Hold that moment in your head while I provide a bit more background. Carlos Carrasco had started, and was in the process of putting together his most complete start of the season. His pitches had excellent movement, as his 10 strikeouts (a season high) attest. And more importantly, he was blowing away hitters in relatively few pitches per at-bat, finishing the sixth with around 80 pitches. It seemed a given that he’d get through the seventh and give way to Miller and Allen (or perhaps Allen and Miller) in the final two frames. The Indians had knocked Baltimore started Kevin Gausman out of the game in the sixth, scoring three runs quick succession; Bradley Zimmer singled, glided around the bases on a Roberto Perez double, and then Francisco Lindor blasted a two-run homer over Camden’s center field wall. So with a decent run cushion, Tribe fans could see an happy and uneventful finish to this contest given who did and would have the ball over the final three frames.

But just as the Indians drove Gausman from the game in the sixth, the Orioles did so to Carrasco. Three singles, the final one the only hard-hit ball, loaded the bases with nobody out, and Francona, who had had Andrew Miller warm for precisely this possibility, walked to the mound, intent on defusing this volatile situation with his best pitcher, even knowing that he wouldn’t have Cody Allen to pitch the ninth. The situation dictated the reliever, not the inning, and Miller was the right man for this difficult situation. In the span of 10 pitches he retired the Orioles, with the only pitch hit in play a weak grounder right at third baseman Jose Ramirez. And because he only threw ten pitches to record three outs, he was able to pitch the eighth inning as well.

When Bryan Shaw began to warm in the top of the ninth, and it was announced that Cody Allen was unavailable (the reason hasn’t been released as of 11 PM), that placed Francona’s decision in an entirely different light. By bringing Miller into the game that early, that would mean Bryan Shaw, who had given up the go-ahead run last night, would be on to the close the game if the score remained 3-0. Francona brought Miller into the game wagering that the ninth inning would not be nearly as troubling as the seventh was, even if he had a less effective pitcher. And this isn’t meant to be a slight on Bryan Shaw, who has been a fantastic workhorse for the Indians over the past four seasons. But this type of thinking is a departure from previous Tribe managers who tried to give his back-end relievers tightly-defined roles, and usually that meant a particular inning. But not with this bullpen.

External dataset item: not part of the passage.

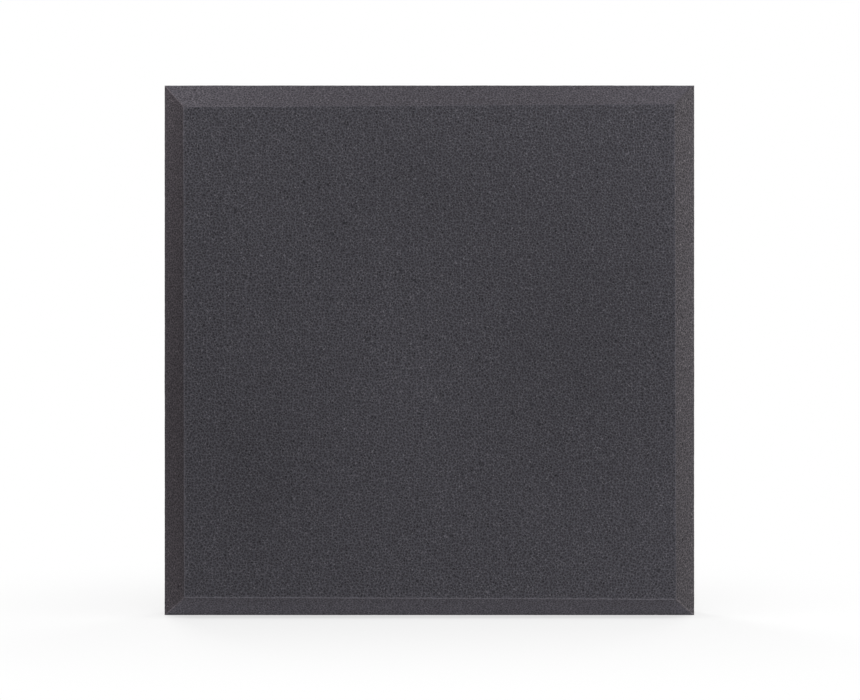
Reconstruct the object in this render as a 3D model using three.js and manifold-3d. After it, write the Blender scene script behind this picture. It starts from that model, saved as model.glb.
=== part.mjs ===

The Indians did push across a couple more runs in the ninth inning to make Francona’s life a bit easier, and in the process of that inning Jose Ramirez got a fifth at-bat. He had collected a hit earlier in the game to extend his hitting streak to nine games, but he had still another streak to maintain: he was trying to extend his streak of games with multiple hits to nine straight, a feat that hadn’t been accomplished by a Cleveland player since the 1930s. Ramirez took two pitches, then lined a pitch through the hole on the right side of the infield to join Roy Hughes (1936), Riggs Stephenson (1924), and Tris Speaker (1920) with nine consecutive multi-hit games. Only Shoeless Joe Jackson has a longer streak by a Cleveland player (10 games in 1911, 11 games in 1912).

Because the Indians had a 5-0 lead headed into the ninth, Dan Otero entered the game. But after Otero allowed a run with two outs in the inning, Francona called upon Bryan Shaw to record the final out. Shaw only needed two pitches to finish the game, getting his second save* of the season in the process.

With the win, the Indians have now won seven out of their last eight games. It’s amazing what a week can do in the course of a baseball season. Remember: last Wednesday, Andrew Miller gave up what would be the go-ahead home run in a loss to the Dodgers.

*The tying run was on deck, which is a save situation.